Configuration for the query frontend lives in the $NIMBUS_HOME/services/etc/nimbus/query directory. It contains a configuration file query.conf and a sample user mapping file users.txt.

The Query interface does not rely on X509 certificates for security. Instead, it uses a symmetric signature-based approach. Each user is assigned an access identifier and secret key. These credentials are also maintained by the service. Each request is "signed" by the client by generating a hash of parts of the request and attaching them. The service performs this same signature process and compares its result with the one included in the request.

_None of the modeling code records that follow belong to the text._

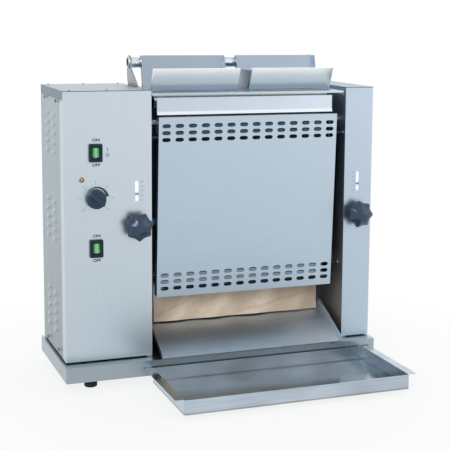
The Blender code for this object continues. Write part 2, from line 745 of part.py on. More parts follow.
def make_feet():
    names = ("foot_front_left", "foot_front_right", "foot_rear_left", "foot_rear_right")
    profile = [
        (0, FOOT_STUD_REACH),
        (FOOT_STUD_RADIUS, FOOT_STUD_REACH),
        (FOOT_STUD_RADIUS, -SEAM),
        (FOOT_NECK_RADIUS, -SEAM),
        (FOOT_NECK_RADIUS, -FOOT_NECK_HEIGHT),
        (FOOT_RADIUS, FOOT_EDGE + FOOT_RIM - FOOT_HEIGHT),
        (FOOT_RADIUS, FOOT_EDGE - FOOT_HEIGHT),
        (FOOT_RADIUS - FOOT_EDGE, -FOOT_HEIGHT),
        (0, -FOOT_HEIGHT),
    ]
    for name, (x, y) in zip(names, foot_places()):
        shop.turned(name, profile, "black_rubber", (x, y, -BASE_HEIGHT))


# Housings


def mirrored(points, side):
    """A plan polyline of the left housing's handedness, turned over for the right one."""
    return list(reversed(points)) if side > 0 else points


def upright(plan, low_z, high_z):
    """A plan polyline raised to a folded wall, its outside on the right hand of its direction."""
    return strip([(x, y, low_z) for x, y in plan], (0, 0, high_z - low_z))


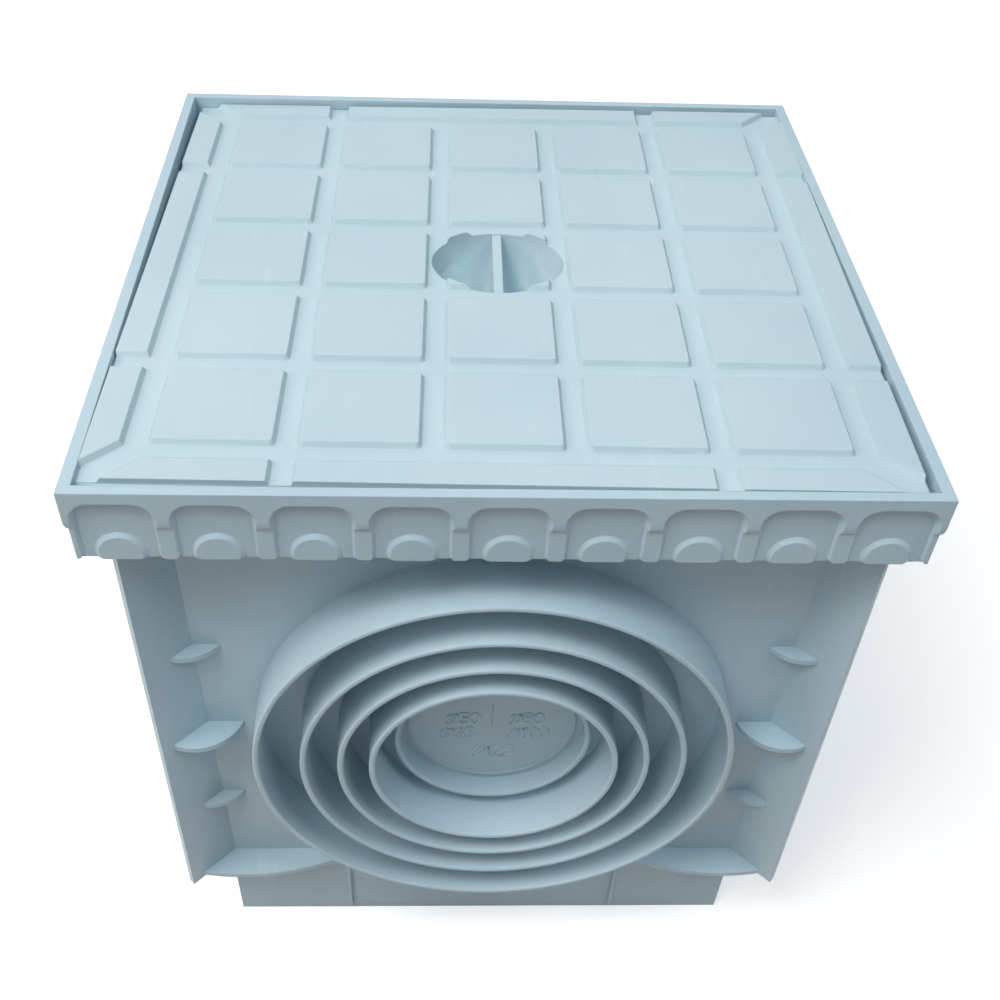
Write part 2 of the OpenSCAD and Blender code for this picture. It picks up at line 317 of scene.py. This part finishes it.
def arc(cx, cy, rx, ry, start, end, steps=14):
    return [(cx + rx * math.cos(math.radians(start + (end - start) * k / steps)),
             cy + ry * math.sin(math.radians(start + (end - start) * k / steps)))
            for k in range(steps + 1)]


# Width and strokes of each character in a cell 1 high; "O" is the diameter sign
GLYPHS = {
    "0": (0.62, [arc(0.3, 0.5, 0.27, 0.47, 90, 450, 22)]),
    "1": (0.50, [[(0.1, 0.78), (0.28, 0.96), (0.28, 0.03)]]),
    "2": (0.62, [arc(0.3, 0.71, 0.25, 0.26, 170, -30, 12) + [(0.05, 0.04), (0.56, 0.04)]]),
    "3": (0.62, [arc(0.27, 0.73, 0.24, 0.23, 150, -85, 12),
                 arc(0.27, 0.27, 0.27, 0.24, 85, -150, 12)]),
    "5": (0.62, [[(0.52, 0.96), (0.12, 0.96), (0.08, 0.52)]
                 + arc(0.27, 0.30, 0.28, 0.27, 112, -150, 14)]),
    "6": (0.62, [arc(0.3, 0.29, 0.26, 0.26, 0, 360, 18), arc(0.6, 0.33, 0.56, 0.63, 178, 108, 9)]),
    "8": (0.62, [arc(0.3, 0.74, 0.21, 0.22, 0, 360, 16), arc(0.3, 0.28, 0.26, 0.25, 0, 360, 18)]),
    "O": (0.78, [arc(0.36, 0.44, 0.3, 0.36, 0, 360, 20), [(0.04, 0.02), (0.68, 0.88)]]),
}

# Each line on a socket's centre panel: characters, middle x and height from the rim's top, in mm
SIZE_LINES = (("O50", -8.3, -96.3), ("O63", -9.6, -102.7), ("O80", 9.6, -96.3),
              ("O100", 10.2, -102.8), ("O125", 0.7, -111.4))


def stroke_tube(bm, points, width, relief, sides=8):
    """A half-round ridge along a line drawn on the XY plane, sunk a little below it."""
    closed = (Vector(points[0]) - Vector(points[-1])).length < 1e-7
    pts = [Vector((p[0], p[1])) for p in (points[:-1] if closed else points)]
    n = len(pts)
    rings = []
    for i, p in enumerate(pts):
        before = pts[i - 1] if (i or closed) else p
        after = pts[(i + 1) % n] if (i < n - 1 or closed) else p
        d = (after - before).normalized()
        turn = 1.0
        if before is not p and after is not p:
            a, b = (p - before).normalized(), (after - p).normalized()
            turn = 1.0 / max(0.6, math.sqrt(max(0.05, (1 + a.dot(b)) / 2)))
        side = Vector((-d.y, d.x))
        ring = []
        for k in range(sides + 1):
            t = math.pi * k / sides
            off = side * (width / 2 * math.cos(t) * turn)
            height = relief * math.sin(t) ** 0.8 - 0.02 * MM
            ring.append(bm.verts.new((p.x + off.x, p.y + off.y, height)))
        rings.append(ring)
    count = n if closed else n - 1
    for i in range(count):
        a, b = rings[i], rings[(i + 1) % n]
        for k in range(sides):
            bm.faces.new((a[k], a[k + 1], b[k + 1], b[k]))
    if not closed:
        for ring, flip in ((rings[0], False), (rings[-1], True)):
            centre = sum((v.co for v in ring), Vector()) / len(ring)
            cap = bm.verts.new((centre.x, centre.y, relief * 0.5))
            for k in range(sides):
                f = (ring[k + 1], ring[k], cap) if not flip else (ring[k], ring[k + 1], cap)
                bm.faces.new(f)


def mark_mesh(name, settings):
    """The five pipe sizes and the witness line of one panel, facing +Z at the panel's middle."""
    bm = bmesh.new()
    h = settings.height
    for text, mid_x, mid_z in SIZE_LINES:
        total = sum(GLYPHS[ch][0] for ch in text) * h - 0.1 * h
        x = mid_x * MM - total / 2
        y = (mid_z + MARK_DROP) * MM - h / 2
        for ch in text:
            width, strokes = GLYPHS[ch]
            for line in strokes:
                points = [(x + px * h, y + py * h) for px, py in line]
                stroke_tube(bm, points, settings.stroke, settings.relief)
            x += width * h
    # the faint witness line above the marks
    stroke_tube(bm, [(0.0, 8.6 * MM), (0.0, 4.0 * MM), (0.0, -0.6 * MM)], 0.45 * MM, 0.16 * MM)
    mesh = bpy.data.meshes.new(name)
    bmesh.ops.recalc_face_normals(bm, faces=bm.faces)
    bm.to_mesh(mesh)
    bm.free()
    for p in mesh.polygons:
        p.use_smooth = True
    return mesh


# ------------------------------------------------------------------ operators

class FinishChamber(Operator):
    """Gives the chamber its plastic and shades its moulded walls"""
    bl_idname = "chamber.finish_chamber"
    bl_label = "Finish Chamber"

    def execute(self, context):
        s = context.scene.chamber_plastic
        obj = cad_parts["chamber"]
        dress(obj, plastic_material("chamber plastic", s.chamber_colour, s, CHAMBER_FLOW))
        smooth_faces(obj, CHAMBER_CREASE)
        return {"FINISHED"}


def lid_warp_group(sag, creep, spread):
    """Pulls the lid's back left corner down and its front and side edges out."""
    n, start, end = geometry_group("Lid warp")
    place = n.add("GeometryNodeInputPosition")
    split = n.add("ShaderNodeSeparateXYZ")
    n.link(place.outputs[0], split.inputs[0])
    half = CHAMBER_HI[0]
    left = n.math("MULTIPLY_ADD", split.outputs[0], -0.5 / half, 0.5, clamp=True)
    back = n.math("MULTIPLY_ADD", split.outputs[1], 0.5 / half, 0.5, clamp=True)
    down = n.math("MULTIPLY", n.math("MULTIPLY", left, n.math("POWER", back, 1.5)), -sag)
    side = n.math("MULTIPLY", split.outputs[0], 1.0 / half)
    steep = n.math("POWER", n.math("ABSOLUTE", side), 3.0)
    side = n.math("MULTIPLY", n.math("MULTIPLY", side, steep), spread)
    offset = n.add("ShaderNodeCombineXYZ")
    n.link(side, offset.inputs[0])
    front = n.math("MULTIPLY_ADD", split.outputs[1], -1.0 / half, 0.0, clamp=True)
    n.link(n.math("MULTIPLY", front, -creep), offset.inputs[1])
    n.link(down, offset.inputs[2])
    move = n.add("GeometryNodeSetPosition")
    n.link(start, move.inputs["Geometry"])
    n.link(offset.outputs[0], move.inputs["Offset"])
    n.link(move.outputs[0], end)
    return n.tree


class FinishLid(Operator):
    """Gives the lid its plastic and adds the slight warp it cooled with"""
    bl_idname = "chamber.finish_lid"
    bl_label = "Finish Lid"

    def execute(self, context):
        s = context.scene.chamber_plastic
        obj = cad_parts["lid"]
        dress(obj, plastic_material("lid plastic", s.lid_colour, s, LID_FLOW))
        smooth_faces(obj, LID_CREASE)
        warp = obj.modifiers.new("Cooling warp", "NODES")
        lid = context.scene.chamber_lid
        warp.node_group = lid_warp_group(lid.sag, lid.creep, lid.spread)
        return {"FINISHED"}


class AddSizeMarks(Operator):
    """Moulds the five pipe sizes on the centre panel of each side"""
    bl_idname = "chamber.size_marks"
    bl_label = "Pipe Size Marks"

    def execute(self, context):
        mesh = mark_mesh("pipe_sizes", context.scene.chamber_marks)
        s = context.scene.chamber_plastic
        # painted light: the size marks get a copy of the chamber plastic 1.12 times lighter,
        # standing in for the light their raised strokes catch
        painted_light = [min(1.0, 1.12 * c) for c in s.chamber_colour]
        mesh.materials.append(plastic_material("rubbed marks", painted_light, s, CHAMBER_FLOW))
        for side, turn in (("front", 0), ("right", 90), ("back", 180), ("left", 270)):
            obj = bpy.data.objects.new("pipe_sizes_" + side, mesh)
            context.scene.collection.objects.link(obj)
            spin = Matrix.Rotation(math.radians(turn), 4, "Z")
            stand = Matrix.Rotation(math.radians(90), 4, "X")
            obj.matrix_world = spin @ Matrix.Translation((0, -PANEL_OUT, MARK_HEIGHT)) @ stand
            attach(obj, "root")
        return {"FINISHED"}


class BuildStage(Operator):
    """Adds the floor, the soft lights and the camera"""
    bl_idname = "chamber.stage"
    bl_label = "Stage"

    def execute(self, context):
        scene = context.scene
        s = scene.chamber_stage
        scene.view_settings.view_transform = "Standard"
        self.floor(context, s)
        self.sky(scene, s)
        self.lamps(context, s)
        self.camera(context)
        return {"FINISHED"}

    def floor(self, context, s):
        mesh = bpy.data.meshes.new("floor")
        r = 6.0
        mesh.from_pydata([(-r, -r, 0), (r, -r, 0), (r, r, 0), (-r, r, 0)], [], [(0, 1, 2, 3)])
        obj = bpy.data.objects.new("floor", mesh)
        context.scene.collection.objects.link(obj)
        mat = bpy.data.materials.new("floor")
        mat.use_nodes = True
        n = Nodes(mat.node_tree)
        mat.node_tree.nodes.remove(mat.node_tree.nodes["Principled BSDF"])
        out = mat.node_tree.nodes["Material Output"]
        path = n.add("ShaderNodeLightPath")
        seen = n.math("MAXIMUM", path.outputs["Is Glossy Ray"], path.outputs["Is Transmission Ray"])
        seen = n.math("MAXIMUM", path.outputs["Is Camera Ray"], seen)
        dim = n.add("ShaderNodeBsdfDiffuse")
        dim.inputs["Color"].default_value = (0.43, 0.39, 0.36, 1.0)
        pale = n.add("ShaderNodeBsdfDiffuse")
        pale.inputs["Color"].default_value = (*s.floor_colour, 1.0)
        lift = n.add("ShaderNodeEmission")
        lift.inputs["Color"].default_value = (1.0, 1.0, 1.0, 1.0)
        # the backdrop turns plain white away from the shadow
        away = n.add("ShaderNodeVectorMath", operation="LENGTH")
        n.link(n.add("ShaderNodeTexCoord").outputs["Object"], away.inputs[0])
        n.link(n.ramp(away.outputs["Value"], 0.45, 1.5, 0.42, 1.0), lift.inputs["Strength"])
        both = n.add("ShaderNodeAddShader")
        n.link(pale.outputs[0], both.inputs[0])
        n.link(lift.outputs[0], both.inputs[1])
        pick = n.add("ShaderNodeMixShader")
        n.link(seen, pick.inputs[0])
        n.link(dim.outputs[0], pick.inputs[1])
        n.link(both.outputs[0], pick.inputs[2])
        n.link(pick.outputs[0], out.inputs["Surface"])
        mesh.materials.append(mat)

    def sky(self, scene, s):
        world = bpy.data.worlds.new("Studio")
        scene.world = world
        world.use_nodes = True
        n = Nodes(world.node_tree)
        back = world.node_tree.nodes["Background"]
        back.inputs["Color"].default_value = (0.88, 0.96, 1.0, 1.0)
        back.inputs["Strength"].default_value = s.sky
        out = world.node_tree.nodes["World Output"]
        white = n.add("ShaderNodeBackground")
        white.inputs["Color"].default_value = (1.0, 1.0, 1.0, 1.0)
        path = n.add("ShaderNodeLightPath")
        pick = n.add("ShaderNodeMixShader")
        n.link(path.outputs["Is Camera Ray"], pick.inputs[0])
        n.link(back.outputs[0], pick.inputs[1])
        n.link(white.outputs[0], pick.inputs[2])
        n.link(pick.outputs[0], out.inputs["Surface"])

    def lamps(self, context, s):
        """Hangs the soft boxes round the chamber, all facing its middle."""
        for name, azimuth, elevation, share, size, colour in LAMPS:
            lamp = bpy.data.lights.new(name, "AREA")
            lamp.energy = s.key_power * share
            lamp.size = size
            lamp.color = colour
            obj = bpy.data.objects.new(name, lamp)
            context.scene.collection.objects.link(obj)
            a, e = math.radians(azimuth), math.radians(elevation)
            away = Vector((-math.sin(a) * math.cos(e), -math.cos(a) * math.cos(e), math.sin(e)))
            obj.location = Vector(LAMP_CENTRE) + LAMP_DISTANCE * away
            obj.rotation_euler = away.to_track_quat("Z", "Y").to_euler()

    def camera(self, context):
        pitch, yaw, roll = CAMERA_PITCH, CAMERA_YAW, CAMERA_ROLL
        ahead = Vector((math.sin(yaw) * math.cos(pitch), math.cos(yaw) * math.cos(pitch),
                        -math.sin(pitch)))
        right = Vector((math.cos(yaw), -math.sin(yaw), 0.0))
        up = right.cross(ahead)
        x = math.cos(roll) * right + math.sin(roll) * up
        y = -math.sin(roll) * right + math.cos(roll) * up
        m = Matrix.Identity(4)
        for i in range(3):
            m[i][0], m[i][1], m[i][2] = x[i], y[i], -ahead[i]
        m.translation = CAMERA_PLACE
        data = bpy.data.cameras.new("Camera")
        data.sensor_width = 36.0
        data.lens = CAMERA_LENS
        data.shift_x, data.shift_y = CAMERA_SHIFT
        data.clip_start = 0.01
        obj = bpy.data.objects.new("Camera", data)
        context.scene.collection.objects.link(obj)
        obj.matrix_world = m
        context.scene.camera = obj


class ChamberPanel(Panel):
    """Lists the steps that finish the chamber"""
    bl_idname = "VIEW3D_PT_drain_chamber"
    bl_label = "Drain Chamber"
    bl_space_type = "VIEW_3D"
    bl_region_type = "UI"
    bl_category = "Chamber"

    def draw(self, context):
        layout = self.layout
        scene = context.scene
        for name, _ in GROUPS:
            group = getattr(scene, name)
            box = layout.box()
            for key in group.bl_rna.properties.keys():
                if key not in ("rna_type", "name"):
                    box.prop(group, key)
        for op in STEPS:
            layout.operator(op.bl_idname)


GROUPS = (("chamber_plastic", PlasticSettings), ("chamber_lid", LidSettings),
          ("chamber_marks", MarkSettings), ("chamber_stage", StageSettings))
STEPS = (FinishChamber, FinishLid, AddSizeMarks, BuildStage)


def register():
    for name, group in GROUPS:
        bpy.utils.register_class(group)
        setattr(bpy.types.Scene, name, PointerProperty(type=group))
    for cls in STEPS + (ChamberPanel,):
        bpy.utils.register_class(cls)


def unregister():
    for cls in reversed(STEPS + (ChamberPanel,)):
        bpy.utils.unregister_class(cls)
    for name, group in reversed(GROUPS):
        delattr(bpy.types.Scene, name)
        bpy.utils.unregister_class(group)


def main():
    register()
    bpy.ops.chamber.finish_chamber()
    bpy.ops.chamber.finish_lid()
    bpy.ops.chamber.size_marks()
    bpy.ops.chamber.stage()


if __name__ == "__main__":
    main()
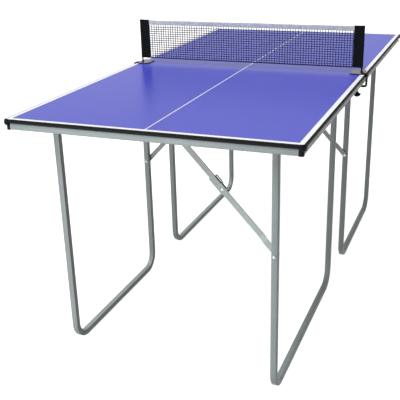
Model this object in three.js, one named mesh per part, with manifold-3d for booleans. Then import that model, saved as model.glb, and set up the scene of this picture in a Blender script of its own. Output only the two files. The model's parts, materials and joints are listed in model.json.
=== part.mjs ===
// A mid-size table tennis table in two identical halves, each standing on two folding U-shaped legs.
// Millimetres, +Z up, +X to the right and +Y along the table's length. The origin is on the floor,
// under the middle of the table. The far half is the near half turned half a turn about Z.
import * as THREE from 'three';
import { mergeVertices } from 'three/addons/utils/BufferGeometryUtils.js';
import Module from 'manifold-3d';

const wasm = await Module();
wasm.setup();

// ---- driving dimensions ----------------------------------------------------------------------
const TABLE_LENGTH = 1680;
const TABLE_WIDTH = 840;
const TABLE_HEIGHT = 760;
const GAP = 0.3; // between pieces that touch
const SEAM = 1; // between the two halves' boards

const BOARD_THICK = 11;
const BOARD_CORNER = 6;
const EDGE_THICK = 5; // the edge moulding stands this far out of the board
const RAIL_HIGH = 18.4;
const RAIL_WALL = 1.2;
const END_RAIL_DEEP = 12;
const SIDE_RAIL_DEEP = 10;
const RAIL_INSET = 1; // from the board's edge to the rail's outer face
const CORNER_CAP = 12.5;

const TUBE = 18; // square leg tube, across the flats
const TUBE_WALL = 1.2;
const TUBE_CHAMFER = 3;
const BEND_RADIUS = 55; // to the tube's centreline
const BEND_STEPS = 5;
const PIVOT_HEIGHT = 737;
const TUBE_PAST_PIVOT = 3.5;
const PIN_RADIUS = 4;
const OUTER_LEG = { x: 329, yEnd: -762, ySeam: -66 };
const INNER_LEG = { x: -335, yEnd: -711, ySeam: -142 };

const BRACE_FOOT_HEIGHT = 427.5; // the brace's rivet on the leg
const BRACE_TOP_REACH = 284; // from that rivet in to the brace's top pivot
const BRACE_TOP_HEIGHT = 735;
const LOWER_ARM = 222.08; // rivet to middle pivot, so that the arms fold flat with the inner leg at 90°
const BAR_WIDE = 16;
const BAR_THICK = 3;
const CATCH_SIDE_ARM = 45; // the lower arm runs on this far past the middle pivot

const NET_TOP = 152.5; // above the playing surface
const NET_SIDE = 368; // from the middle to the net's end
const TAPE_HIGH = 16.5;
const SLEEVE_WIDE = 36.5;
const SLEEVE_THICK = 9;
const SLEEVE_FOOT = 17; // from the playing surface up to the sleeve
const POST_X = 401;
const POST_RADIUS = 2.5;
const CLAMP_X = { low: 366, plateOut: 411, high: 424.5 };
const CLAMP_WIDE = 66;
const STRAP_WIDE = 14;
const SHOULDER_WIDE = 22; // the strap's upper part
const SHOULDER_FOOT = 745;
const STRAP_Y = -20; // to the near side of the seam
const JAW_FOOT = 720; // underside of the clamp's lower arm
const SHEET = 3;
const SCREW_X = 393;
const BOLT_X = 200;
const BOLT_HEIGHT = 739.5;

const BOARD_UNDER = TABLE_HEIGHT - BOARD_THICK;
const RAIL_TOP = BOARD_UNDER - GAP;
const RAIL_UNDER = RAIL_TOP - RAIL_HIGH;
const BOARD_X = TABLE_WIDTH / 2 - EDGE_THICK;
const BOARD_END = -(TABLE_LENGTH / 2 - EDGE_THICK);
const BOARD_SEAM = -SEAM / 2;

// ---- materials -------------------------------------------------------------------------------
const finish = (color, roughness, metalness) =>
  new THREE.MeshStandardMaterial({ color, roughness, metalness });
const looks = {
  blueBoard: () => finish(0x6c6ccd, 0.45, 0),
  blackPlastic: () => finish(0x15171a, 0.45, 0),
  rail: () => finish(0xa5afac, 0.5, 0.3),
  leg: () => finish(0x828c8c, 0.5, 0.3),
  brace: () => finish(0x9aa5a3, 0.5, 0.4),
  zinc: () => finish(0xc9ccce, 0.3, 0.9),
  blackSteel: () => finish(0x141516, 0.4, 0.3),
  netCord: () => finish(0x1a1b20, 0.9, 0),
  whiteTape: () => finish(0xe6ebea, 0.8, 0),
};

// ---- solids ----------------------------------------------------------------------------------
const shapeOf = (points) => new THREE.Shape(points.map(([a, b]) => new THREE.Vector2(a, b)));

// Extrudes an outline drawn in a plane. xAxis and yAxis are where the outline's two axes point.
function plate(shape, depth, origin, xAxis, yAxis) {
  const solid = new THREE.ExtrudeGeometry(shape, { depth, bevelEnabled: false, curveSegments: 3 });
  const zAxis = new THREE.Vector3().crossVectors(xAxis, yAxis);
  solid.applyMatrix4(new THREE.Matrix4().makeBasis(xAxis, yAxis, zAxis).setPosition(origin));
  return solid;
}

const X = new THREE.Vector3(1, 0, 0);
const Y = new THREE.Vector3(0, 1, 0);
const Z = new THREE.Vector3(0, 0, 1);
const upright = (shape, z0, z1) => plate(shape, z1 - z0, new THREE.Vector3(0, 0, z0), X, Y);
const alongX = (shape, x0, x1) => plate(shape, x1 - x0, new THREE.Vector3(x0, 0, 0), Y, Z);
// an outline in X and Z, from y0 to y1
const alongY = (shape, y0, y1) => plate(shape, y1 - y0, new THREE.Vector3(0, y1, 0), X, Z);

function box(x0, x1, y0, y1, z0, z1) {
  const solid = new THREE.BoxGeometry(x1 - x0, y1 - y0, z1 - z0);
  return solid.translate((x0 + x1) / 2, (y0 + y1) / 2, (z0 + z1) / 2);
}

function rodAlongY(radius, x, y0, y1, z, sides = 12) {
  const rod = new THREE.CylinderGeometry(radius, radius, y1 - y0, sides);
  return rod.translate(x, (y0 + y1) / 2, z);
}

function rodAlongZ(radius, x, y, z0, z1, sides = 12) {
  const rod = new THREE.CylinderGeometry(radius, radius, z1 - z0, sides).rotateX(Math.PI / 2);
  return rod.translate(x, y, (z0 + z1) / 2);
}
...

For the initial release of the Query frontend, Nimbus users are mapped to Query credentials in a flat text file. By default, this file is located at $GLOBUS_LOCATION/etc/nimbus/query/users.txt but it may be placed elsewhere by altering the query.usermap.path configuration value in query.conf. This file must be manually managed but in the near future it will be tied into the administrative web application. Changes to this file do not require a container restart.

To ease the process of authorizing users for the Query interface during the period before support is added to the administrative web application, we have added a utility to the cloud-admin.sh tool. This utility generates a secret key for a user and adds an entry to the users.txt file.

# ./cloud-admin.sh --add-query-dn "/O=Grid/OU=GlobusTest/OU=uchicago.edu/CN=Some User"
Generated query credentials for user:
	Access ID: b9747c9a
	Secret key: vay/1xelRSr9Koq2MX09S+SvD3vrSQIsmfO4Cq16fZY=
*Securely* distribute these tokens to the user.

This utility is by no means a complete administrative tool for query users. For all other management, you'll need to edit the users.txt file directly.

In addition to this utility, there is basic support for distributing query tokens via the Nimbus Web application. The admin can paste a user's credentials into the app and the user can retrieve them with their username and password. In the near future this functionality will be greatly expanded to allow management of tokens directly in this interface.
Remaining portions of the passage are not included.